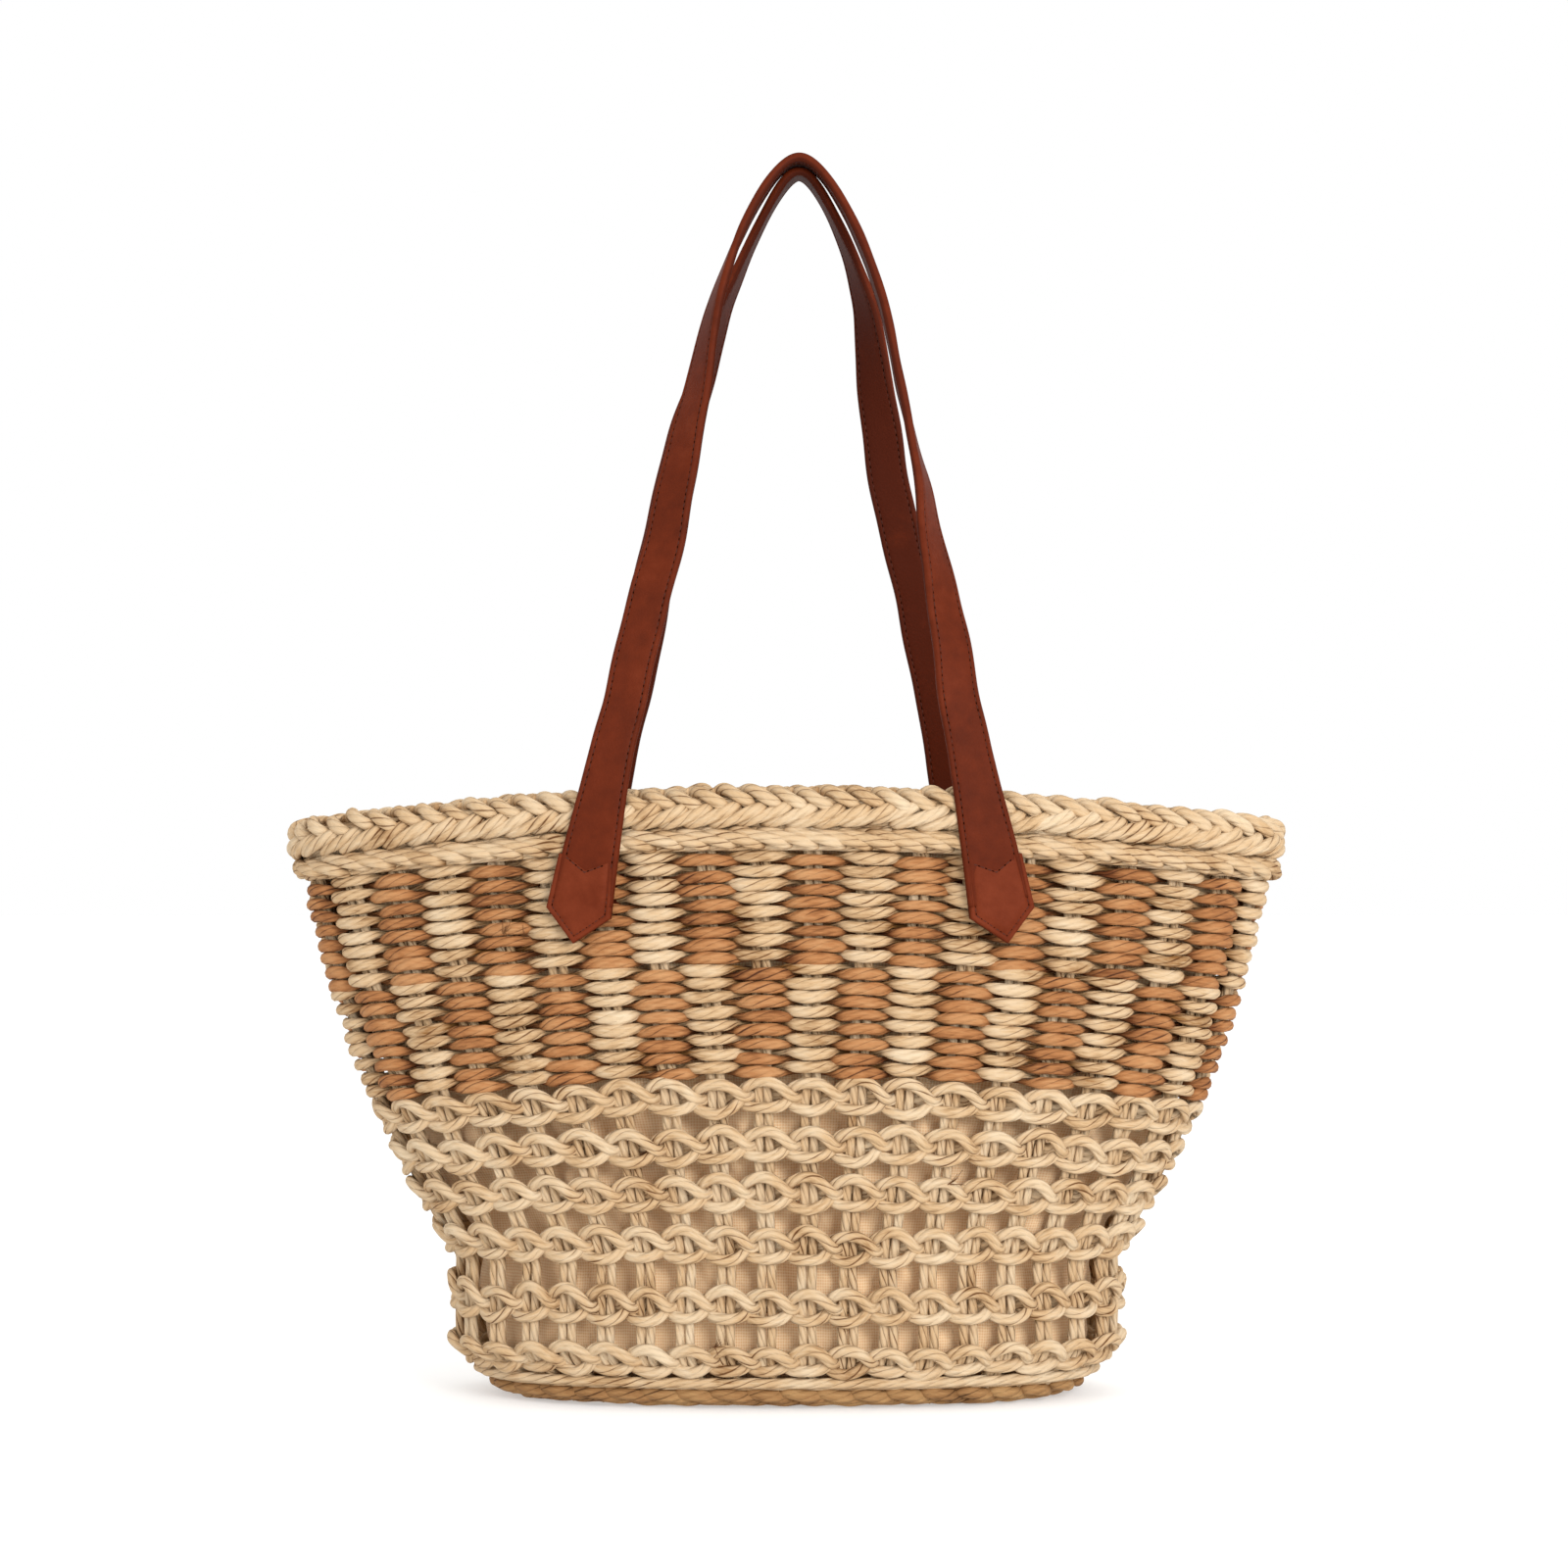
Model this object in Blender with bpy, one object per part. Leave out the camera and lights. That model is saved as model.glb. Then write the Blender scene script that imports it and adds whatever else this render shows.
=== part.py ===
"""Beach bag: an oval basket woven from paper straw on 40 stakes, with a lining and two leather handles.

Metres, +Z up, the front faces -Y, and the bag stands on z = 0. The wall is a family of level ovals
round the stake line. A place on it is a share of the way round, a height and an offset outwards.
"""

import math

import bpy
import numpy as np
from mathutils import Matrix, Vector

# Overall sizes, at the stake line. The weave adds WEAVE_THICKNESS outside it.
RIM_HEIGHT = 0.2720
RIM_HALF_WIDTH = 0.2195
BASE_HALF_WIDTH = 0.1505
HALF_DEPTH = 0.0615
BASE_ROUNDNESS = 2.5  # exponent of the oval at the base, where 2 is an ellipse
RIM_ROUNDNESS = 2.0
FLARE_START = 0.063  # height where the wall starts to widen
FLARE_BEND = 1.45  # over 1, the wall straightens up towards the rim
END_DIP = 0.015  # how far the rim drops at the two ends
CORNER_HEIGHT = 0.028  # the rounded corner between base and wall
CORNER_INSET_X = 0.032
CORNER_INSET_Y = 0.016
CORNER_BEND = 1.6

# Weave
STAKES = 40
STAKES_IN_GROUP = 5
STAKE_WIDTH = 0.0082
STAKE_THICKNESS = 0.0034
WEAVE_THICKNESS = 0.0046
RIM_PROUD = 0.0014  # how far the braid stands out past the weave
RIM_THICKNESS = WEAVE_THICKNESS + RIM_PROUD
GAP = 0.0004  # clearance between pieces that touch on the real bag
STAKE_SINK = 0.0008  # the stakes lie this far inside the stake line, clear of rows that bend past them
BASE_THICKNESS = 0.0060
BASE_TURN_TOP = 0.0098
BASE_LONG_STITCH_TOP = 0.0142
BASE_TWINED_TOP = 0.0299
BAND_ROWS = 8
BAND_ROW_PITCH = 0.00617
BAND_HEIGHT = BAND_ROWS * BAND_ROW_PITCH
RIM_ROW_HEIGHT = 0.0111
BRAID_HEIGHT = 0.0147
RIM_ROW_TOP = RIM_HEIGHT - BRAID_HEIGHT
RIM_ROW_BOTTOM = RIM_ROW_TOP - RIM_ROW_HEIGHT
BAND_BOTTOM = RIM_ROW_BOTTOM - 2 * BAND_HEIGHT
LACE_ROW_HEIGHT = 0.0148
LACE_ROW_DROPS = (0.0087, 0.0299, 0.0511, 0.0742, 0.1012)  # their middles, below the checked bands

# Lining
LINING_THICKNESS = 0.0012
LINING_FLOOR_HEIGHT = 0.0095
LINING_BELOW_RIM = 0.0230
LINING_TOP = RIM_HEIGHT - LINING_BELOW_RIM
HEM_HEIGHT = 0.0080
HEM_THICKNESS = 0.0026
LINING_CLEARANCE = 0.0008  # between the patches behind the stakes and the hem

# Handles
STRAP_WIDTH = 0.0190
LAYER_THICKNESS = 0.0018
HINGE_BELOW_RIM = 0.0255
HINGE_HEIGHT = RIM_HEIGHT - HINGE_BELOW_RIM
HINGE_HALF_SPACING = 0.0870
FRONT_CENTRE_X = 0.0015  # middle of each handle's two ends
BACK_CENTRE_X = -0.0030
FRONT_LOOP_RISE = 0.2866  # above the rim, to the strap's inner face
FRONT_BEND = (0.0380, 0.0850)  # half width and height of the oval that the top of the loop follows
FRONT_BOW = 0.0  # how far the middle of the loop leans to +X
BACK_LOOP_RISE = 0.2816
BACK_BEND = (0.0332, 0.0812)
BACK_BOW = -0.0080
APEX_SHIFT_X = 0.0055
LOOPS_OVERLAP = 0.0050  # how far each loop reaches past the middle plane, over or under the other
APEX_Y = STRAP_WIDTH / 2 - LOOPS_OVERLAP  # each loop stops short of the middle plane by this much
# Above the rim: where a leg turns from facing out to facing sideways.
FRONT_PINCH = (0.33, 0.070)  # how much the bend narrows at its top, and how far down
BACK_PINCH = (0.42, 0.0616)
PINCH_BEND = 1.3
FRONT_TWISTS = ((0.060, 0.280), (0.006, 0.185))
BACK_TWISTS = ((0.130, 0.280), (0.060, 0.280))
STRAP_OFFSET = RIM_THICKNESS + 0.0008  # inner face of the strap, outside the stake line
HINGE_CLEARANCE = 0.0010
HINGE_PROUD = 0.0020  # how far the line the handle folds about lies outside the strap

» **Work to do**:
All of the data shown above must be copied exactly.

» **Solution to the exercise**:
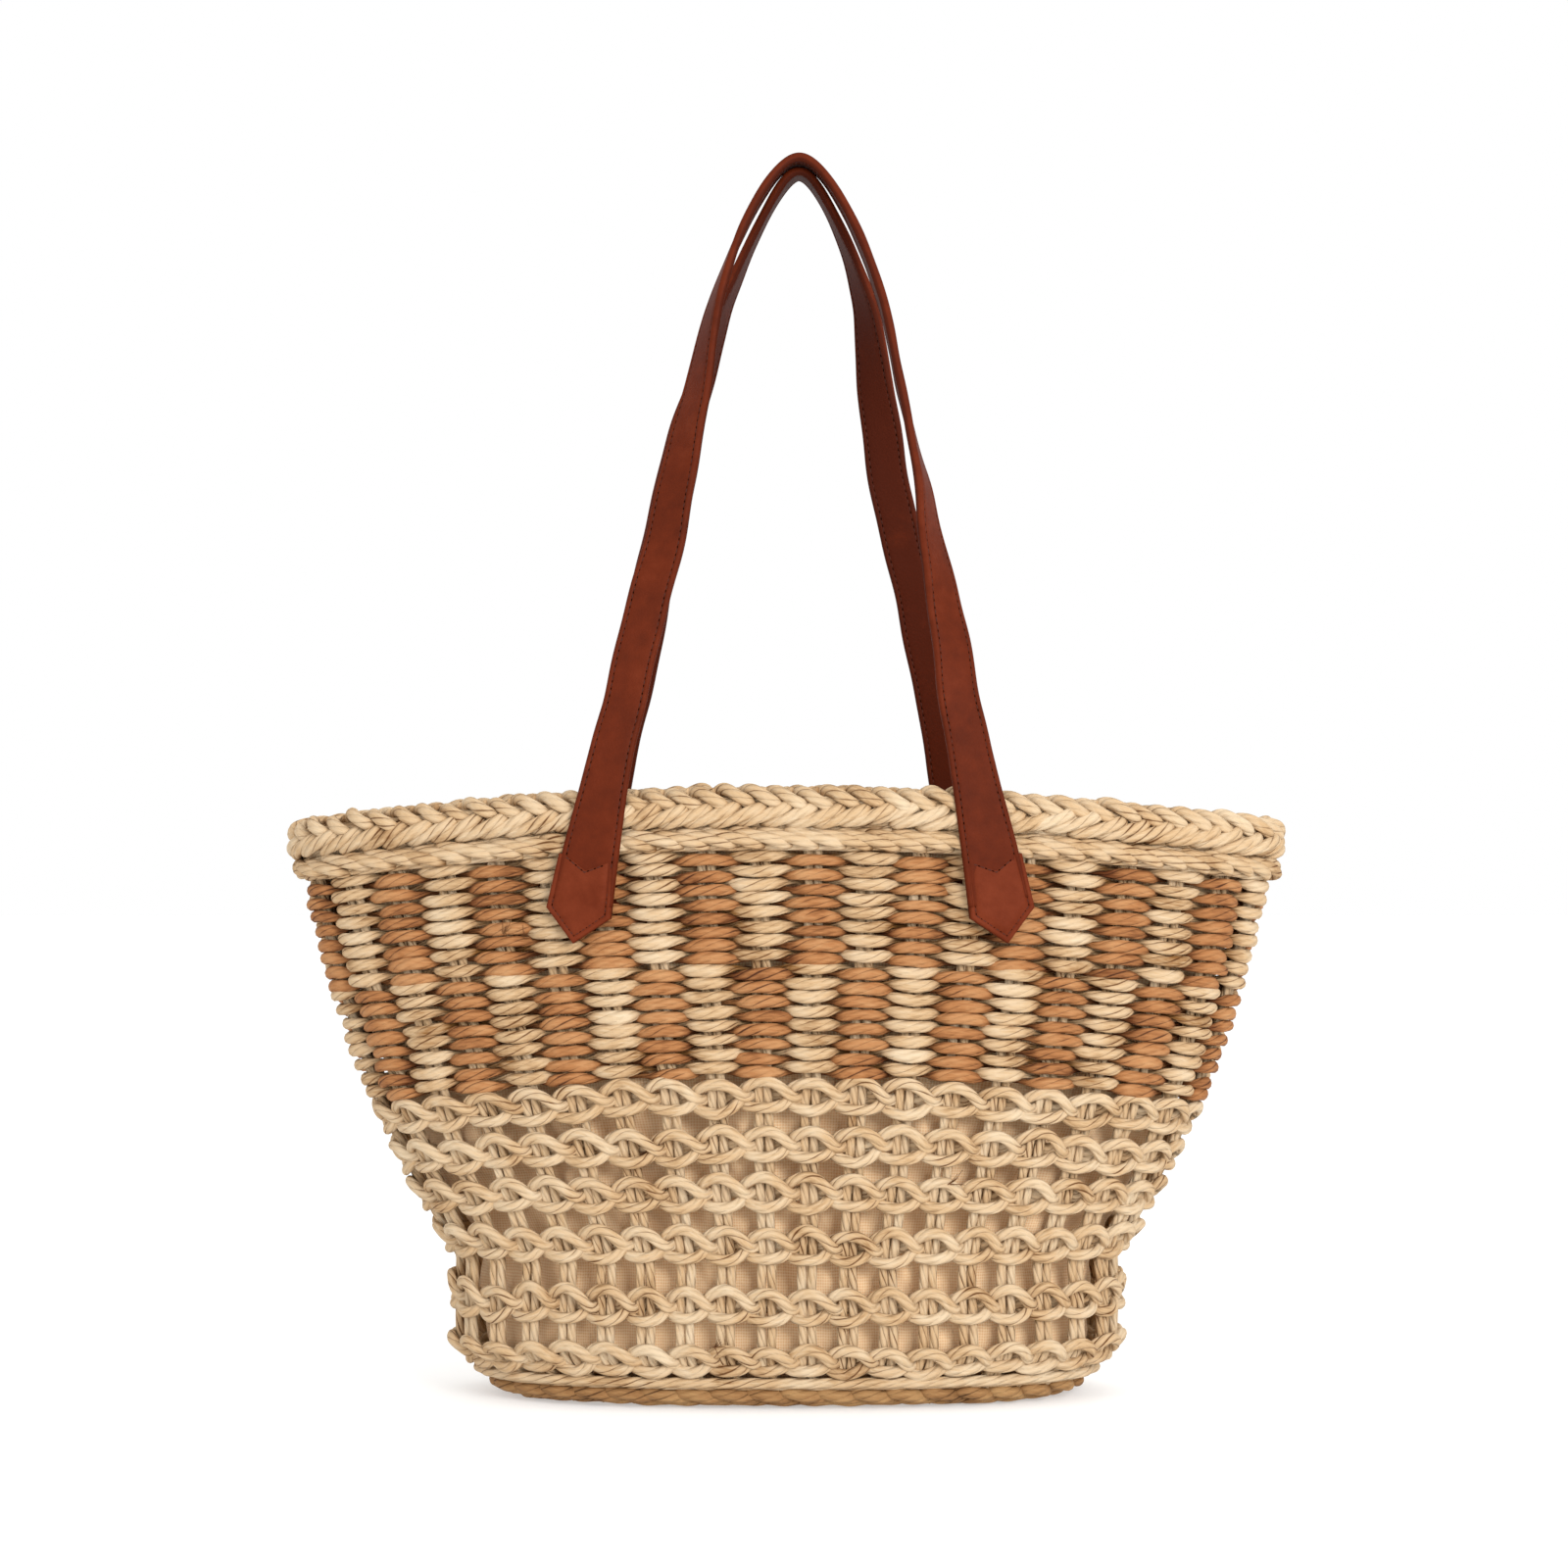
Model this object in Blender with bpy, one object per part. Leave out the camera and lights. That model is saved as model.glb. Then write the Blender scene script that imports it and adds whatever else this render shows.
=== part.py ===
"""Beach bag: an oval basket woven from paper straw on 40 stakes, with a lining and two leather handles.

Metres, +Z up, the front faces -Y, and the bag stands on z = 0. The wall is a family of level ovals
round the stake line. A place on it is a share of the way round, a height and an offset outwards.
"""

import math

import bpy
import numpy as np
from mathutils import Matrix, Vector

# Overall sizes, at the stake line. The weave adds WEAVE_THICKNESS outside it.
RIM_HEIGHT = 0.2720
RIM_HALF_WIDTH = 0.2195
BASE_HALF_WIDTH = 0.1505
HALF_DEPTH = 0.0615
BASE_ROUNDNESS = 2.5  # exponent of the oval at the base, where 2 is an ellipse
RIM_ROUNDNESS = 2.0
FLARE_START = 0.063  # height where the wall starts to widen
FLARE_BEND = 1.45  # over 1, the wall straightens up towards the rim
END_DIP = 0.015  # how far the rim drops at the two ends
CORNER_HEIGHT = 0.028  # the rounded corner between base and wall
CORNER_INSET_X = 0.032
CORNER_INSET_Y = 0.016
CORNER_BEND = 1.6

# Weave
STAKES = 40
STAKES_IN_GROUP = 5
STAKE_WIDTH = 0.0082
STAKE_THICKNESS = 0.0034
WEAVE_THICKNESS = 0.0046
RIM_PROUD = 0.0014  # how far the braid stands out past the weave
RIM_THICKNESS = WEAVE_THICKNESS + RIM_PROUD
GAP = 0.0004  # clearance between pieces that touch on the real bag
STAKE_SINK = 0.0008  # the stakes lie this far inside the stake line, clear of rows that bend past them
BASE_THICKNESS = 0.0060
BASE_TURN_TOP = 0.0098
BASE_LONG_STITCH_TOP = 0.0142
BASE_TWINED_TOP = 0.0299
BAND_ROWS = 8
BAND_ROW_PITCH = 0.00617
BAND_HEIGHT = BAND_ROWS * BAND_ROW_PITCH
RIM_ROW_HEIGHT = 0.0111
BRAID_HEIGHT = 0.0147
RIM_ROW_TOP = RIM_HEIGHT - BRAID_HEIGHT
RIM_ROW_BOTTOM = RIM_ROW_TOP - RIM_ROW_HEIGHT
BAND_BOTTOM = RIM_ROW_BOTTOM - 2 * BAND_HEIGHT
LACE_ROW_HEIGHT = 0.0148
LACE_ROW_DROPS = (0.0087, 0.0299, 0.0511, 0.0742, 0.1012)  # their middles, below the checked bands

# Lining
LINING_THICKNESS = 0.0012
LINING_FLOOR_HEIGHT = 0.0095
LINING_BELOW_RIM = 0.0230
LINING_TOP = RIM_HEIGHT - LINING_BELOW_RIM
HEM_HEIGHT = 0.0080
HEM_THICKNESS = 0.0026
LINING_CLEARANCE = 0.0008  # between the patches behind the stakes and the hem

# Handles
STRAP_WIDTH = 0.0190
LAYER_THICKNESS = 0.0018
HINGE_BELOW_RIM = 0.0255
HINGE_HEIGHT = RIM_HEIGHT - HINGE_BELOW_RIM
HINGE_HALF_SPACING = 0.0870
FRONT_CENTRE_X = 0.0015  # middle of each handle's two ends
BACK_CENTRE_X = -0.0030
FRONT_LOOP_RISE = 0.2866  # above the rim, to the strap's inner face
FRONT_BEND = (0.0380, 0.0850)  # half width and height of the oval that the top of the loop follows
FRONT_BOW = 0.0  # how far the middle of the loop leans to +X
BACK_LOOP_RISE = 0.2816
BACK_BEND = (0.0332, 0.0812)
BACK_BOW = -0.0080
APEX_SHIFT_X = 0.0055
LOOPS_OVERLAP = 0.0050  # how far each loop reaches past the middle plane, over or under the other
APEX_Y = STRAP_WIDTH / 2 - LOOPS_OVERLAP  # each loop stops short of the middle plane by this much
# Above the rim: where a leg turns from facing out to facing sideways.
FRONT_PINCH = (0.33, 0.070)  # how much the bend narrows at its top, and how far down
BACK_PINCH = (0.42, 0.0616)
PINCH_BEND = 1.3
FRONT_TWISTS = ((0.060, 0.280), (0.006, 0.185))
BACK_TWISTS = ((0.130, 0.280), (0.060, 0.280))
STRAP_OFFSET = RIM_THICKNESS + 0.0008  # inner face of the strap, outside the stake line
HINGE_CLEARANCE = 0.0010
HINGE_PROUD = 0.0020  # how far the line the handle folds about lies outside the strap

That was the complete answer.